I do wanna make sure it's sin.

- [Josh] Okay.

- Because sometimes what happens is people

wanna talk to each other about matters

as if they're talking about sin--

- Yeah. - It's really matters

of personal preference. - That's true.

- So if what we're talking about is sin,

I can go to the word of God, clearly identify it,

you are violating scripture which is what

the word transgression has to do with.

You've stepped over the bounds, you've sinned against God

in some way that's clear.

Well now, if they're a member of our church

you know, my church, the church that I'm a part of,

the next step would be to go with two or more.

- [Josh] Yeah.

- So now we're talking about the steps

of church discipline.

If they belong to another church, this can be

even more complicated so now what do I do?

Well, maybe I do make a phone call to...

I would obviously let the person know in advance.

Listen, I love you too much just to let you go on in this.

This is gonna destroy you.

It's gonna destroy your life and your relationships.

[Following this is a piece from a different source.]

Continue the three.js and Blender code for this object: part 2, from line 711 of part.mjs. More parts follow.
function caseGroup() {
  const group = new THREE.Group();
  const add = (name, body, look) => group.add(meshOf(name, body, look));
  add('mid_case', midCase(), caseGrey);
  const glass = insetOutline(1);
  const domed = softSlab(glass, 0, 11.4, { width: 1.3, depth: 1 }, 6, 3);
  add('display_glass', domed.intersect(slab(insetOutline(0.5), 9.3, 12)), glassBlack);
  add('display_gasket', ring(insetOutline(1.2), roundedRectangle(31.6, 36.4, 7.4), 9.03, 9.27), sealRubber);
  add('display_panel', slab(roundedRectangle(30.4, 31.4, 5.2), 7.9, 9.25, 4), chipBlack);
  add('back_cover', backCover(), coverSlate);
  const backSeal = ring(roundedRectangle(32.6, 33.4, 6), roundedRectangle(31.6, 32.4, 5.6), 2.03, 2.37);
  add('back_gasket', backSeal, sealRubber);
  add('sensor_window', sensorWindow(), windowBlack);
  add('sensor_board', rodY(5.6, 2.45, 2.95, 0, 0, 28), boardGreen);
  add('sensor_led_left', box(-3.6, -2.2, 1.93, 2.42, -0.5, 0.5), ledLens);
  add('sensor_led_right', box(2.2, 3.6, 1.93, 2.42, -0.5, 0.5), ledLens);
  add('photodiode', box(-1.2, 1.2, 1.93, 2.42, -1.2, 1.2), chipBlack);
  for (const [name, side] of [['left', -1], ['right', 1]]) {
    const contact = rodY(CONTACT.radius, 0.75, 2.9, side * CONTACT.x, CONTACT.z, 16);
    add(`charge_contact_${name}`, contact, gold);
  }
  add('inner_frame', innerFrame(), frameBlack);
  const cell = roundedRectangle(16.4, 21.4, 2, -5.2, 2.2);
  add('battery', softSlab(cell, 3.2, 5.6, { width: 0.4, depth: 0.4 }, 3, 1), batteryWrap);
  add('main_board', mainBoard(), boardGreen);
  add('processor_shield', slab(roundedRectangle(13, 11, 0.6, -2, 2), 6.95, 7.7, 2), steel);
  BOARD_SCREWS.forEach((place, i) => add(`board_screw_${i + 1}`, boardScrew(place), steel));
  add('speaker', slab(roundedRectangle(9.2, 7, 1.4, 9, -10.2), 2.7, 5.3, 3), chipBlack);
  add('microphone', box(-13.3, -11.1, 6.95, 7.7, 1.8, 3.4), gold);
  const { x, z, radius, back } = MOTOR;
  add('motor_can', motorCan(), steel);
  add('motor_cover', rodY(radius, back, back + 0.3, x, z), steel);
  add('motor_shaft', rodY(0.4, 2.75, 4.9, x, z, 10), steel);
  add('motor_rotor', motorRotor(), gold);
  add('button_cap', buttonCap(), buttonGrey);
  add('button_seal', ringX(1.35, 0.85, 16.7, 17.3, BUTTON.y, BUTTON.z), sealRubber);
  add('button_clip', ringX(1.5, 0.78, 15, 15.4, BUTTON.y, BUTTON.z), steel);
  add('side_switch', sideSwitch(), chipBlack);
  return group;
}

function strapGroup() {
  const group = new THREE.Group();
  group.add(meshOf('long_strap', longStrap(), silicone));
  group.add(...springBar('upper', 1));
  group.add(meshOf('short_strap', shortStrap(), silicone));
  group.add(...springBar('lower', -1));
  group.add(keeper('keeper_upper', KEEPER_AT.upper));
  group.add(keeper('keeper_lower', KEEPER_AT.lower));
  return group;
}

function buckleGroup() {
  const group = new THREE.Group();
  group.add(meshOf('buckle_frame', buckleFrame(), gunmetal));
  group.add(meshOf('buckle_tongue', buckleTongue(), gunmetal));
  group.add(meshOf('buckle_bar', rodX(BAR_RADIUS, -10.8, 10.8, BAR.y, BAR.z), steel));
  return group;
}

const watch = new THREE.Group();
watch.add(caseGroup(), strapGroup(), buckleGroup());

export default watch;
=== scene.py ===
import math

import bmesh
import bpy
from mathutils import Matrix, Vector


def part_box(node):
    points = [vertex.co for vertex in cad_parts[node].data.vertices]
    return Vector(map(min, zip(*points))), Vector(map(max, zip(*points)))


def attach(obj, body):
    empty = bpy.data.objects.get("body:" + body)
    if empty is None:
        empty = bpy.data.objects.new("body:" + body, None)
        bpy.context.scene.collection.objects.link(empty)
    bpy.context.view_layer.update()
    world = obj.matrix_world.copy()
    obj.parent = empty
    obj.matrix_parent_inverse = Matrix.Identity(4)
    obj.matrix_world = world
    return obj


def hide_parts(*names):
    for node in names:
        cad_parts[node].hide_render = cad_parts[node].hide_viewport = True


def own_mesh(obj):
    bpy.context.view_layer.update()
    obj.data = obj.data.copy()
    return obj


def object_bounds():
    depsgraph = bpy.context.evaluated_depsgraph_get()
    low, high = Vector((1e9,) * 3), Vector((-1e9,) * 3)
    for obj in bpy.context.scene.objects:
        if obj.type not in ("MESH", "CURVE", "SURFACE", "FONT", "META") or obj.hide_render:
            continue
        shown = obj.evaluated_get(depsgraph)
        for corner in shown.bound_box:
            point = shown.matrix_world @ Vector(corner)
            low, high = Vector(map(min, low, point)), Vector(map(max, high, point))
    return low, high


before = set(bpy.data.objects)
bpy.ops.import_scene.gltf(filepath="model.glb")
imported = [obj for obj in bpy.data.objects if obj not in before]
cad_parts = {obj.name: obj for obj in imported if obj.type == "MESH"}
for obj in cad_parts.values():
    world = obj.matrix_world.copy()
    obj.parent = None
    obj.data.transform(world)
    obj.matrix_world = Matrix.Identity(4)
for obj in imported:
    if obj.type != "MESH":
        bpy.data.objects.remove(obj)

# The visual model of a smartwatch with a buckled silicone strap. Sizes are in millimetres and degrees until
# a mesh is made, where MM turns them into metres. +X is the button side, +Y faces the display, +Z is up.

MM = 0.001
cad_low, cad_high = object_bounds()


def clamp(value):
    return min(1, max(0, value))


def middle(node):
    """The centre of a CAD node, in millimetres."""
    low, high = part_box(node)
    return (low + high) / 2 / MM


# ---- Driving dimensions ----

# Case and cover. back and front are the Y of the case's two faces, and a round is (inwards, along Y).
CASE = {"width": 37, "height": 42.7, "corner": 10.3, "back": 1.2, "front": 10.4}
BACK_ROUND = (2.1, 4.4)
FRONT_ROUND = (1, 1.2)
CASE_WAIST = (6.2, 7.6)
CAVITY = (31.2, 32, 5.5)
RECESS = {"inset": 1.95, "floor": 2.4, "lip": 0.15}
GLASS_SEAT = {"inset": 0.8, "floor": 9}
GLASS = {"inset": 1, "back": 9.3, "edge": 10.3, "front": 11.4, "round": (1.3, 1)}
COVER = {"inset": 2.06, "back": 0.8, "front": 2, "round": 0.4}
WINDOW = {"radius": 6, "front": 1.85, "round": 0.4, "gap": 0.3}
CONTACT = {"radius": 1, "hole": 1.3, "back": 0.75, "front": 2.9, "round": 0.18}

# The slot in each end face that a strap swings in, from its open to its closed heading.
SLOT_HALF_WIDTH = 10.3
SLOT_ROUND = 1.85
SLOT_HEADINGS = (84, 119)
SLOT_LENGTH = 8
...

I can't just watch this happen.

So if it's a serious matter, this is where

I maybe even make a phone call to one of their elders

and say listen, this is my friend and I love them

very much or depending upon who else I might

bring to bear upon their conscience in the situation,

maybe if they're my brother, for example,

maybe another of my siblings, or maybe this is where

if we're talking about a grown person,

this is even where they're parents can begin

to weigh in if I'm a sibling.

So, what you wanna do is walk through it in a way

that you're bringing scripture to them

in a spirit of humility and love.

If they won't receive it, the principles of church

discipline still apply.

I wanna bring somebody else with me.

I also wanna mention this.

The Bible says love covers a multitude of inequities.

Not every issue, even if it is sin, not every issue

is something I have to deal with immediately,

urgently, in that same kind of direct fashion.

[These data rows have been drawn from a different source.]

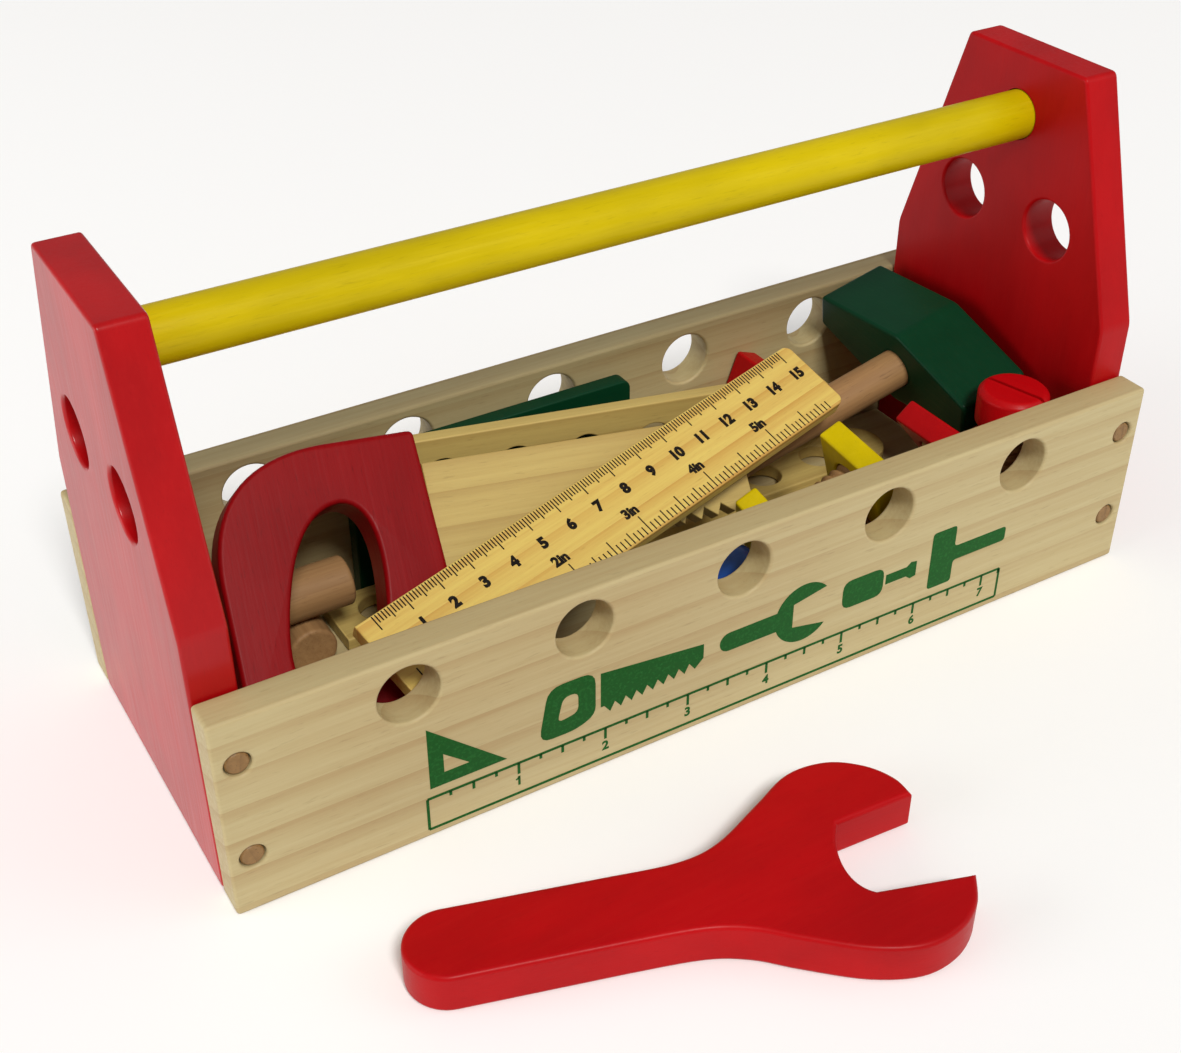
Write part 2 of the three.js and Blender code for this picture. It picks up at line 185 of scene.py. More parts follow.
def inset(points, distance):
    """The outline moved to its left by a distance, corner by corner."""
    out = []
    for i, p in enumerate(points):
        a, b = points[i - 1], points[(i + 1) % len(points)]
        d1, d2 = Vector((p[0] - a[0], p[1] - a[1])), Vector((b[0] - p[0], b[1] - p[1]))
        d1.normalize()
        d2.normalize()
        n1, n2 = Vector((-d1.y, d1.x)), Vector((-d2.y, d2.x))
        move = (n1 + n2) / max(0.4, 1 + n1.dot(n2)) * distance
        out.append((p[0] + move.x, p[1] + move.y))
    return out


# ---- Meshes ----
def mesh_of(name, verts, faces):
    mesh = bpy.data.meshes.new(name)
    mesh.from_pydata([Vector(v) * MM for v in verts], [], faces)
    mesh.validate()
    mesh.shade_smooth()
    mesh.set_sharp_from_angle(angle=radians(40))
    return mesh


def plank(name, outline, holes, z0, z1, edge, steps=3):
    """A plank of an outline with holes, from z0 to z1, with all its edges rounded over."""
    contours = [outline if signed_area(outline) > 0 else outline[::-1]]
    contours += [h if signed_area(h) < 0 else h[::-1] for h in holes]
    turns = [radians(90 * k / steps) for k in range(steps + 1)]
    rings = [(edge * (1 - sin(t)), z0 + edge * (1 - cos(t))) for t in turns]
    rings += [(edge * (1 - cos(t)), z1 - edge * (1 - sin(t))) for t in turns]
    verts, faces = [], []
    for contour in contours:
        n, first = len(contour), len(verts)
        for depth, z in rings:
            verts += [(x, y, z) for x, y in inset(contour, depth)]
        for r in range(len(rings) - 1):
            a, b = first + r * n, first + (r + 1) * n
            faces += [(a + i, a + (i + 1) % n, b + (i + 1) % n, b + i) for i in range(n)]
    flat = [[Vector((x, y, 0)) for x, y in inset(c, edge)] for c in contours]
    bottom, top, start = [], [], 0
    for contour in contours:
        n = len(contour)
        bottom += range(start, start + n)
        top += range(start + (len(rings) - 1) * n, start + len(rings) * n)
        start += len(rings) * n
    corners = [p for loop in flat for p in loop]
    for a, b, c in tessellate_polygon(flat):
        if (corners[b] - corners[a]).cross(corners[c] - corners[a]).z < 0:
            b, c = c, b
        faces += [(top[a], top[b], top[c]), (bottom[a], bottom[c], bottom[b])]
    return mesh_of(name, verts, faces)


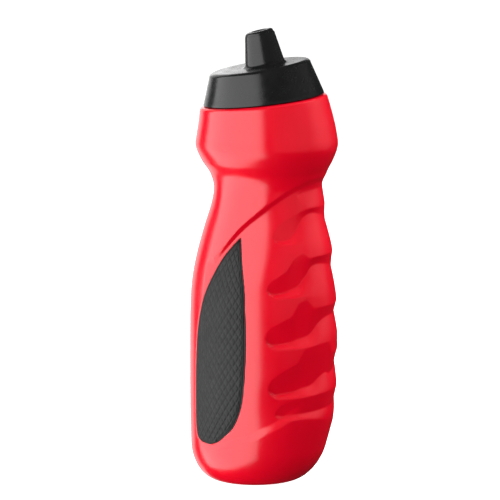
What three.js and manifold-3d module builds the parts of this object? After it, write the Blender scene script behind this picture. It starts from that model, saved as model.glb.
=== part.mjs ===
// Sports squeeze bottle: a hollow blow-moulded body with finger grooves, two rubber grip panels,
// and a screw cap with a moulded spout, a slit valve, its retaining ring and a sealing washer.
// Millimetres, +Z up. The bottle stands on z = 0. -X is the drinker's side, +X the finger side.

import * as THREE from 'three';
import { mergeVertices } from 'three/addons/utils/BufferGeometryUtils.js';
import Module from 'manifold-3d';

const wasm = await Module();
wasm.setup();

// ---- driving dimensions ----------------------------------------------------------------------

const RIM_HEIGHT = 194;          // centre of the shoulder rim, where the cap's skirt lands
const RIM_OFFSET = 0.1;          // the rim's centre stands this far towards +X
const NECK_TILT = 6.3;           // degrees, the neck and cap lean towards -X
const LEAN_START = 168;          // height where the shoulder begins to lean with the neck
const RIM_EDGE_RADIUS = 1.6;     // rounding round the top of the shoulder
const WALL = 1.5;
const BASE_ROUNDING = 18;        // height over which the foot rounds in
const BASE_INSET = 12;           // how far the foot rounds in
const BASE_PUSH_UP = 2.5;        // the hollow under the foot
const BASE_HOLLOW = 0.6;         // the hollow's flat, as a share of the foot's flat
const BASE_RING = 0.82;          // where the ring that it stands on begins, as the same share
const NECK_ROOT_WALL = 1.5;      // extra wall where the shoulder turns into the neck
const NECK_ROOT_START = 184;     // height where that extra wall begins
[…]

Someone speaking across word is a matter of sin

but the fact of the matter is we live in a world

full of cross words and if it's not a pattern

in their life, if it's a momentary failure

and it's not what characteristic of their life,

just pray for them and watch and encourage them

and know that, I need that same kind

of encouragement in my life.

So there's so many different threads of issues

and questions that relate to the question

but given the scenario you set out at first,

serious sin, high handed sin, professing believer,

I think Galatians 6:1 is the way we approach it.

- Okay. - And if they won't listen,

we have to come with others to try to help them

out of their sin.

- Thanks for joining us again for the

Straight Truth podcast.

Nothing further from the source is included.